Artists in general endure much suffering just from the demands of their creative work. In the strange and stressful and turbulent times we live in, they face additional special challenges. Among other things, artists must negotiate the perils (as well as the possibilities) of the explosion of technological media and media’s power to exaggerate the value of superficial fame. Artists whose work makes them famous - by virtue of its merits or by chance or by some combination of these factors - can end up having an exceptionally hard time in this regard. Fame has been destructive in many ways to talented people who are thrust suddenly into wealth and celebrity status without a human context that can guide them, and under intense pressure to produce continual novelties.

The Lord knows intimately their pains, the desires of their hearts, their questions and their (often hidden) cries for help. He knows how much or how little culpability they bear for their sins, even those behaviors that appear outlandish and preposterous to their followers and critics.
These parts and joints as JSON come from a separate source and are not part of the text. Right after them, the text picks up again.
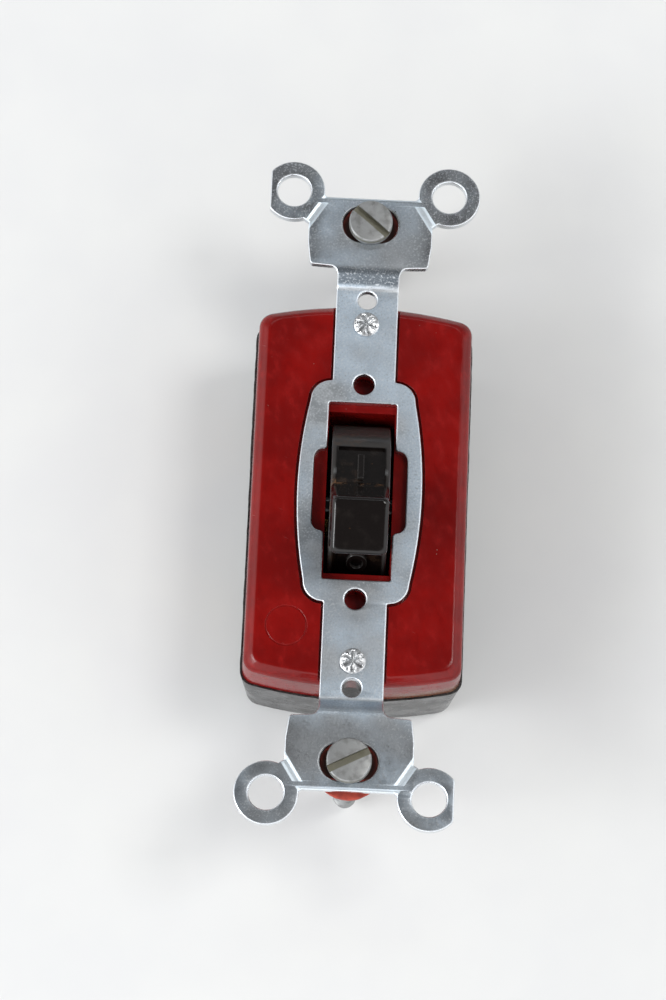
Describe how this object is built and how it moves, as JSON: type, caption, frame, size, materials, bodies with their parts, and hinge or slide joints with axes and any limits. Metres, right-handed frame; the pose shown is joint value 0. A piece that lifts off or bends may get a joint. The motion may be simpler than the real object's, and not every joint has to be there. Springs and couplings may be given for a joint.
{
  "type": "toggle wall switch",
  "caption": "Strap-mounted wall toggle switch in a two-part moulded housing, with break-off plaster ears, captive box screws and side or back wiring.",
  "frame": {"origin": "on the surface that the back of the base rests on, at the middle of the strap", "axes": "+Z out of the wall towards the user, +Y up the wall towards the ON end, +X to the right as seen from the front"},
  "size_m": [0.0332, 0.1028, 0.0386],
  "materials": {
    "zinc_plated_steel": "zinc plated, mottled, bright sheared edges",
    "red_phenolic": "semi-gloss moulded",
    "black_phenolic": "semi-gloss moulded",
    "rivet_steel": "bright, staked",
    "screw_steel": "dull zinc",
    "red_fibre": "matt vulcanised fibre",
    "brown_phenolic": "gloss moulded",
    "spring_steel": "drawn wire",
    "terminal_brass": "rolled sheet",
    "rocker_bronze": "rolled sheet",
    "contact_silver": "polished",
    "screw_brass": "turned"
  },
  "bodies": {
    "housing": {"mounting_strap": "zinc_plated_steel", "cover": "red_phenolic", "base": "black_phenolic", "rivet_top": "rivet_steel", "rivet_bottom": "rivet_steel", "line_terminal": "terminal_brass", "load_terminal": "terminal_brass", "fixed_contact": "contact_silver"},
    "lever": {"toggle": "brown_phenolic", "toggle_spring": "spring_steel", "plunger": "terminal_brass"},
    "rocker": {"contact_rocker": "rocker_bronze", "moving_contact": "contact_silver"},
    "washer_top": {"fibre_washer_top": "red_fibre"},
    "washer_bottom": {"fibre_washer_bottom": "red_fibre"},
    "box_screw_top": {"mounting_screw_top": "screw_steel"},
    "box_screw_bottom": {"mounting_screw_bottom": "screw_steel"},
    "wire_screw_line": {"terminal_screw_line": "screw_brass"},
    "wire_screw_load": {"terminal_screw_load": "screw_brass"},
    "clamp_line": {"clamp_plate_line": "terminal_brass"},
    "clamp_load": {"clamp_plate_load": "terminal_brass"}
  },
  "joints": [
    {"name": "lever_tilt", "type": "hinge", "parent": "housing", "child": "lever", "pos_m": [0, 0, 0.0158], "axis": [1, 0, 0], "range_deg": [0, 47]},
    {"name": "rocker_tilt", "type": "hinge", "parent": "housing", "child": "rocker", "pos_m": [0, 0, 0.0064], "axis": [1, 0, 0], "range_deg": [-14, 0]},
    {"name": "washer_top_shift", "type": "slide", "parent": "housing", "child": "washer_top", "axis": [1, 0, 0], "range_m": [-0.0024, 0.0024]},
    {"name": "washer_bottom_shift", "type": "slide", "parent": "housing", "child": "washer_bottom", "axis": [1, 0, 0], "range_m": [-0.0024, 0.0024]},
    {"name": "box_screw_top_travel", "type": "slide", "parent": "washer_top", "child": "box_screw_top", "axis": [0, 0, 1], "range_m": [0, 0.02]},
    {"name": "box_screw_bottom_travel", "type": "slide", "parent": "washer_bottom", "child": "box_screw_bottom", "axis": [0, 0, 1], "range_m": [0, 0.02]},
    {"name": "wire_screw_line_travel", "type": "slide", "parent": "housing", "child": "wire_screw_line", "axis": [1, 0, 0], "range_m": [0, 0.0022]},
    {"name": "wire_screw_load_travel", "type": "slide", "parent": "housing", "child": "wire_screw_load", "axis": [1, 0, 0], "range_m": [0, 0.0022]},
    {"name": "clamp_line_travel", "type": "slide", "parent": "housing", "child": "clamp_line", "axis": [1, 0, 0], "range_m": [0, 0.0022]},
    {"name": "clamp_load_travel", "type": "slide", "parent": "housing", "child": "clamp_load", "axis": [1, 0, 0], "range_m": [0, 0.0022]}
  ],
  "couplings": [
    {"joint": "rocker_tilt", "follows": "lever_tilt", "ratio": -0.29787},
    {"joint": "clamp_line_travel", "follows": "wire_screw_line_travel", "ratio": 1},
    {"joint": "clamp_load_travel", "follows": "wire_screw_load_travel", "ratio": 1}
  ]
}
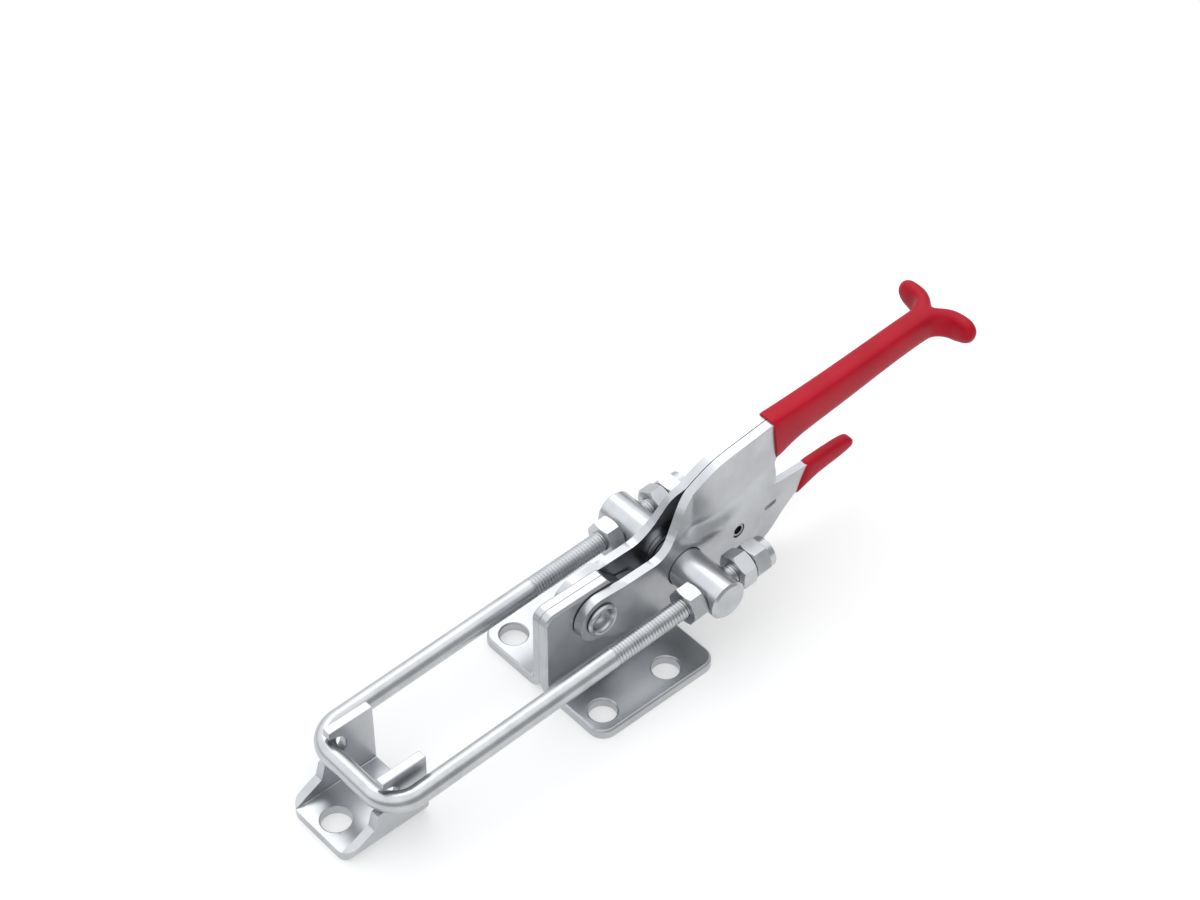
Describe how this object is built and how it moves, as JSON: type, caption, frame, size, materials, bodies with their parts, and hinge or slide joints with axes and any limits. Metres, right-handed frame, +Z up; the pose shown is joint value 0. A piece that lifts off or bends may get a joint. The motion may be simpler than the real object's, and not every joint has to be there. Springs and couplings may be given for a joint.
{
  "type": "panel latch",
  "caption": "Pull-action toggle latch: flanged base, over-centre handle with dipped T grip, sprung release lever, adjustable U-bolt and separate hooked strike plate.",
  "frame": {"origin": "middle of the four base holes, on the underside of the flanges", "axes": "+X along the latch from the strike plate to the handle's end, +Y to the left of that, +Z up from the mounting surface"},
  "size_m": [0.2326, 0.0516, 0.0538],
  "materials": {
    "zinc": "bright zinc plate",
    "dark_steel": "oiled spring steel",
    "red_vinyl": "dipped vinyl, half gloss",
    "insert": "nylon"
  },
  "bodies": {
    "base": {"base_plate_left": "zinc", "base_plate_right": "zinc", "pivot_rivet": "zinc", "strike_plate": "zinc"},
    "handle": {"handle_plate_left": "zinc", "handle_plate_right": "zinc", "handle_grip": "red_vinyl", "lever_pin": "dark_steel", "torsion_spring": "dark_steel"},
    "trunnion": {"trunnion": "zinc", "front_nut_left": "zinc", "front_nut_right": "zinc", "rear_nut_left": "zinc", "rear_nut_right": "zinc", "lock_nut_left": "zinc", "lock_nut_right": "zinc", "lock_insert_left": "insert", "lock_insert_right": "insert"},
    "ubolt": {"u_bolt": "zinc"},
    "lever": {"release_lever": "zinc", "lever_grip": "red_vinyl"}
  },
  "joints": [
    {"name": "handle_lift", "type": "hinge", "parent": "base", "child": "handle", "pos_m": [-0.001, 0, 0.022], "axis": [0, -1, 0], "range_deg": [0, 85]},
    {"name": "trunnion_turn", "type": "hinge", "parent": "handle", "child": "trunnion", "pos_m": [0.0302, 0, 0.0209], "axis": [0, -1, 0], "range_deg": [-65, 0]},
    {"name": "ubolt_adjust", "type": "slide", "parent": "trunnion", "child": "ubolt", "axis": [0.9992, 0, 0.0388], "range_m": [-0.004, 0]},
    {"name": "lever_squeeze", "type": "hinge", "parent": "handle", "child": "lever", "pos_m": [0.052, 0, 0.0192], "axis": [0, -1, 0], "range_deg": [0, 8], "stiffness_Nm_per_rad": 0.3, "springref_deg": -11.46}
  ],
  "couplings": [
    {"joint": "trunnion_turn", "follows": "handle_lift", "ratio": -0.75}
  ]
}
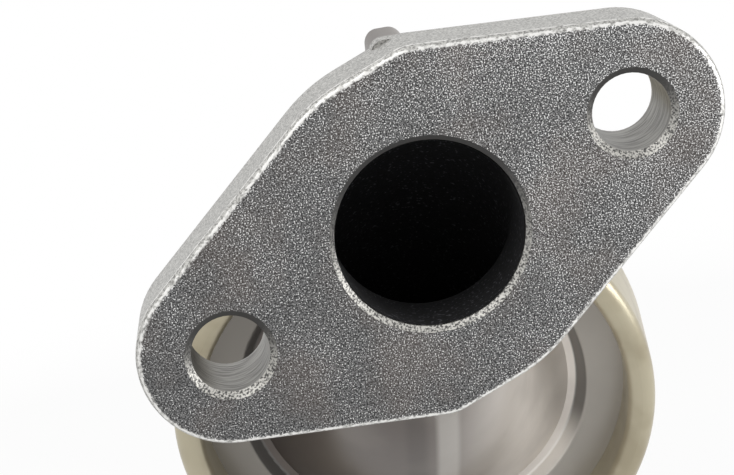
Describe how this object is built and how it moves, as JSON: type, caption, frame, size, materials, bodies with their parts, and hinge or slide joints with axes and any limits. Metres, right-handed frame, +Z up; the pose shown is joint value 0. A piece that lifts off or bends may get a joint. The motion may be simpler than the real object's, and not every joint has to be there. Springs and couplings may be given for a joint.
{
  "type": "secondary air valve",
  "caption": "Vacuum-operated air shut-off valve: cast outlet flange and bent neck, rolled steel can, hose spigot and diaphragm actuator",
  "frame": {"origin": "centre of the outlet bore on the flange's machined face", "axes": "+Z up, +Y into the flange and away from the engine, +X to the right seen from the engine side"},
  "size_m": [0.0696, 0.1182, 0.1119],
  "materials": {
    "cast_aluminium": "shot-blasted casting, worn bright on its edges",
    "machined_steel": "turned and ground",
    "spring_steel": "drawn wire, oiled",
    "plated_steel": "pressed sheet with a faint khaki passivated plating",
    "bronze": "sintered bronze, matt",
    "black_rubber": "matt black rubber",
    "gasket_sheet": "dark grey-brown fibre sheet"
  },
  "bodies": {
    "housing": {"outlet_body": "cast_aluminium", "valve_seat_ring": "machined_steel", "check_cage": "machined_steel", "check_spring": "spring_steel", "return_spring": "spring_steel", "inlet_can": "plated_steel", "inlet_spigot": "plated_steel", "actuator_base": "plated_steel", "rear_cover": "plated_steel", "vacuum_nipple": "plated_steel", "guide_bush": "bronze", "diaphragm": "black_rubber", "stem_seal": "black_rubber", "can_gasket": "gasket_sheet"},
    "shut_off_valve": {"valve_disc": "machined_steel", "valve_seal": "black_rubber", "valve_stem": "machined_steel", "diaphragm_plate": "plated_steel", "spring_cup": "plated_steel", "stem_washer": "machined_steel", "stem_nut": "machined_steel"},
    "check_valve": {"check_plate": "machined_steel"}
  },
  "joints": [
    {"name": "valve_lift", "type": "slide", "parent": "housing", "child": "shut_off_valve", "axis": [0.1099, 0.9649, 0.2385], "range_m": [0, 0.006], "stiffness_N_per_m": 1800, "springref_m": -0.006, "deforming": ["return_spring", "diaphragm"]},
    {"name": "check_lift", "type": "slide", "parent": "housing", "child": "check_valve", "axis": [-0.1099, -0.9649, -0.2385], "range_m": [0, 0.0025], "stiffness_N_per_m": 100, "springref_m": -0.002, "deforming": ["check_spring"]}
  ]
}
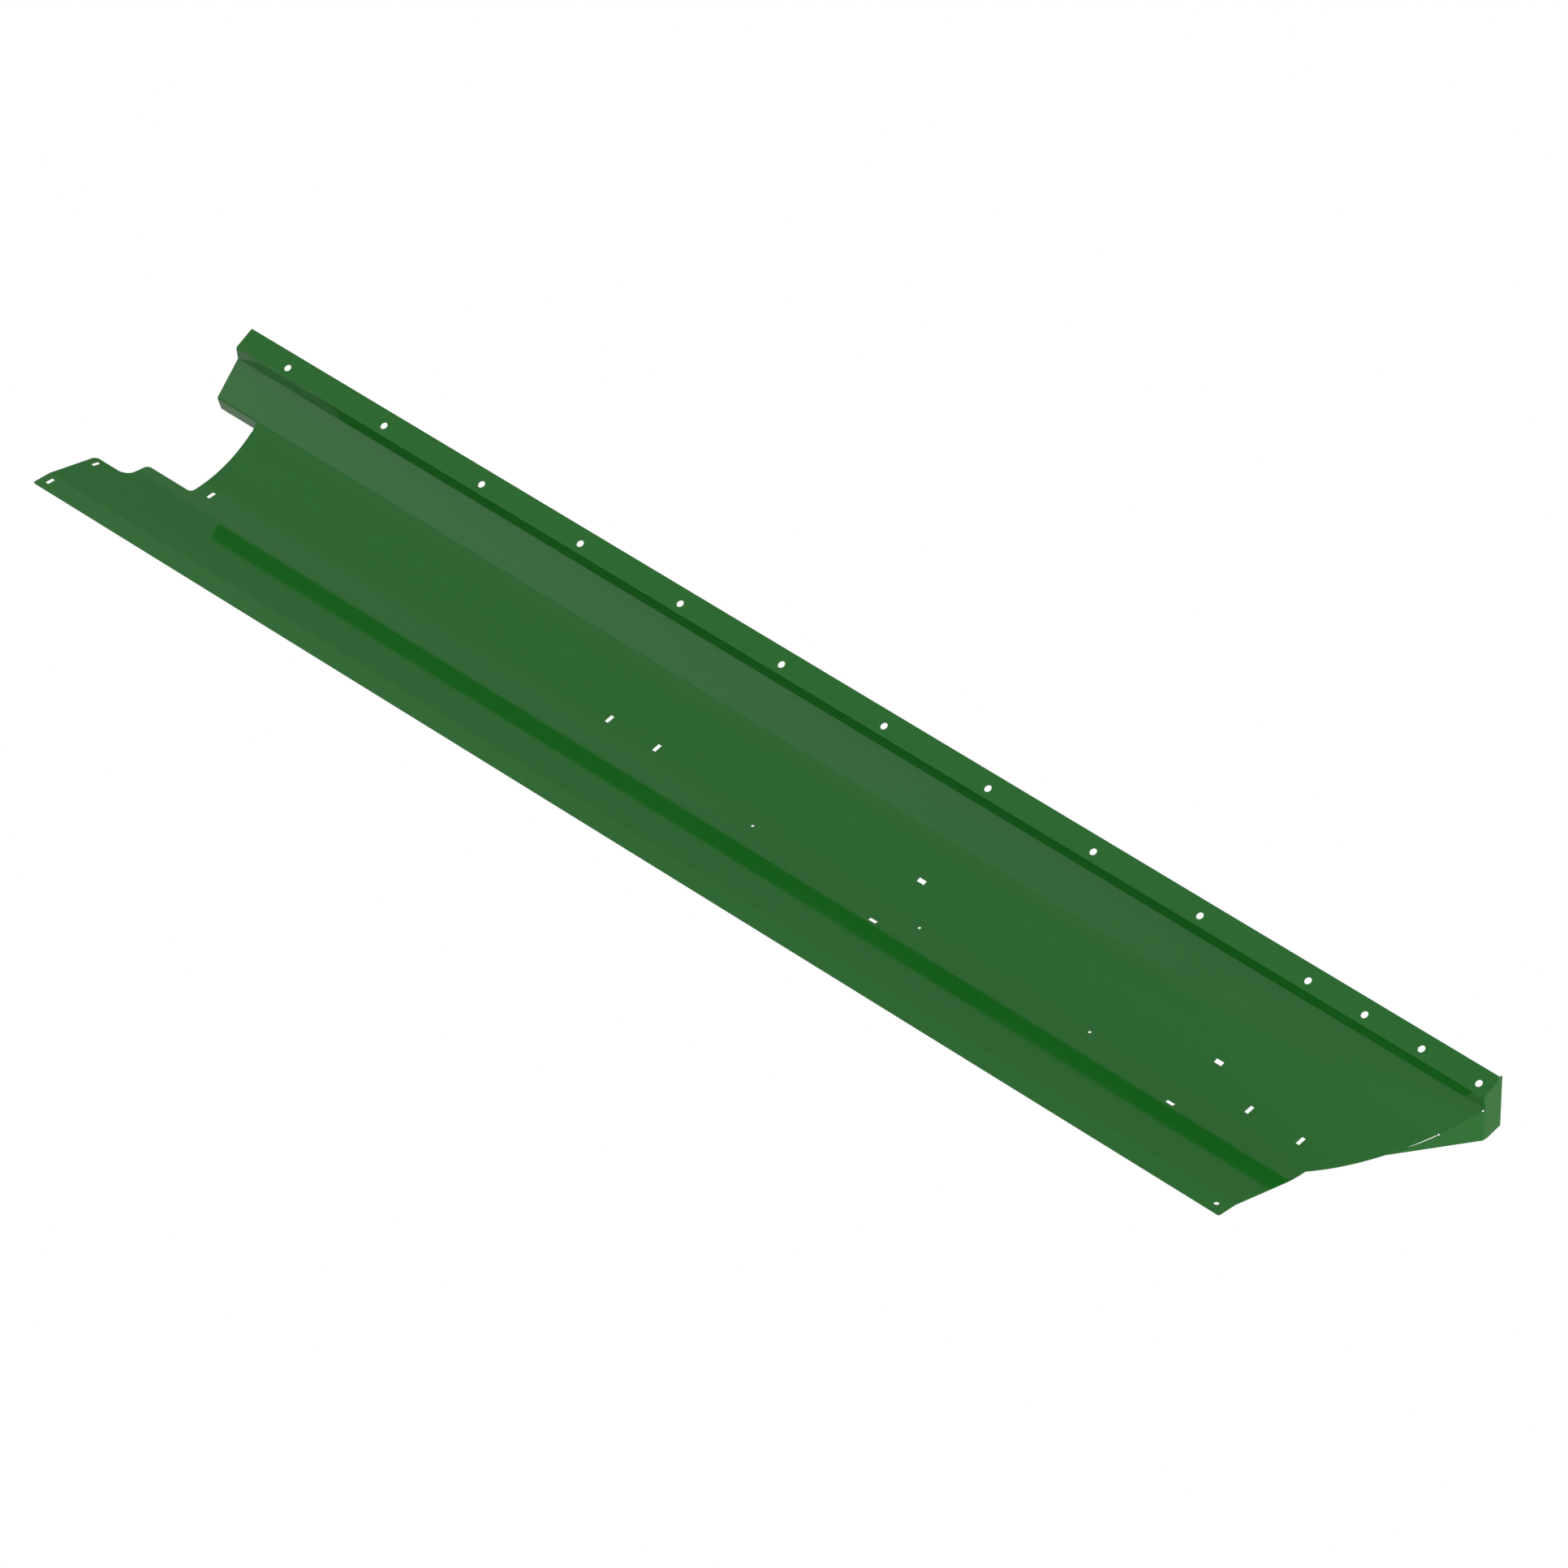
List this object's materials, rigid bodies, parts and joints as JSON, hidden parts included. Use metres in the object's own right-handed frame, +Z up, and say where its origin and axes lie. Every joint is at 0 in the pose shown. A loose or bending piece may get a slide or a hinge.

In no way am I implying that the chaotic, self-indulgent, vain, narcissistic, and violent actions that poison the atmosphere of the celebrity world are justifiable, excusable, or even tolerable. Objective moral evils can only be harmful for human beings and human flourishing, and God knows who bears what measure of responsibility for the distractedness and the “practical nihilism” that weighs so heavily on the dominant mentality of our society. I myself am a sinner who has been foolish in my youth and stubborn in my old age, and it may be pride and timidity as much as anything else that keep me looking "respectable" on my own small stage in life. 

If all we had was our own fragile human freedom, what could we do? But let us never forget that we are all human. We all have the same human hearts, underlying our differences of cultures and circumstances and various gifts, modes of expression, and sufferings. We all have the same human hearts, made for a mysterious happiness, wounded and broken, desperately in need of God’s love, forgiveness, healing, and transformation.

Through Jesus Christ, the grace and mercy of the God who loves us finds ways to draw us, surprise us, provoke us, and even "outwit" us. The Good Shepherd seeks out all His sheep, He knows our roads, and He travels them all the way to the end. 

The mystery of human freedom remains. We must walk freely with the Lord and struggle and fight against the evils we face and our temptation to settle for less, to be self-satisfied and self-centered. 

I pray especially for artists to be faithful to their calling, and me to mine and all of us. My hope is that the infinite mercy of God will win our hearts in the end.